In another one, Jim is staying in an orphanage, protecting the little kids. He’s given no training on how to care for horribly psychologically scarred children. He’s told that he’s just as broken as those kids and the only reason they let him stay is they like Jim’s mom and would he please get off his ass and do something? He asks “What?” and they say “Do SOMETHING”. Jim tries to convince them to build some defenses, and he decides that one of the ways he’ll help the kids is to let them actually talk about what traumatized them. And teach them it’s ok to be scared and angry about it. (Which is certainly a not-unreasonable thing to guess on how to help these kids, given the complete lack of any other information)

He’s mocked for wanting to build fences/defenses and thoroughly berated for trying to help the kids in the best way he knows how…remember–they point-blank refused to give him any instruction on “good” ways to help them.

Then, when the worms come and kill most of the kids, he’s berated again for being angry that nobody listened to him.
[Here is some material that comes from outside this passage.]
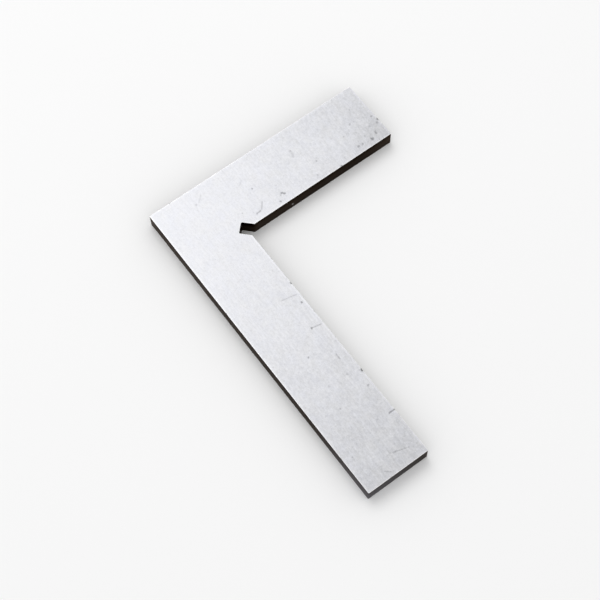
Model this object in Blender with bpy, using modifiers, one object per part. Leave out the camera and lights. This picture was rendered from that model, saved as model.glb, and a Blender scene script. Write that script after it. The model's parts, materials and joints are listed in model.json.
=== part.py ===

I don’t object to Jim being shit-upon. That’s what happens to protagonists*. And I don’t mind so much that everyone berates him. This is fine. Jim is in a world where everyone is the worst possible asshole. The problem seems to be that the author agrees with everyone else about Jim. The problem is that since the author seems to agree with everyone (based on Lizard’s comments as well as Uncle Ira and a few other “good” characters) that Jim is an whiny bitch with anger management issues (despite the evidence to the contrary), we’ll never get an ephiphany where Jim stands up and says “Fuck you all–I don’t have a problem, you do!” to everyone.
*Unless you’re in a Spider Robinson story, in which case, author-fiat will magically make everything all betters for you so the reader can feel all warm and cuddly regardless of what it does to the actual story.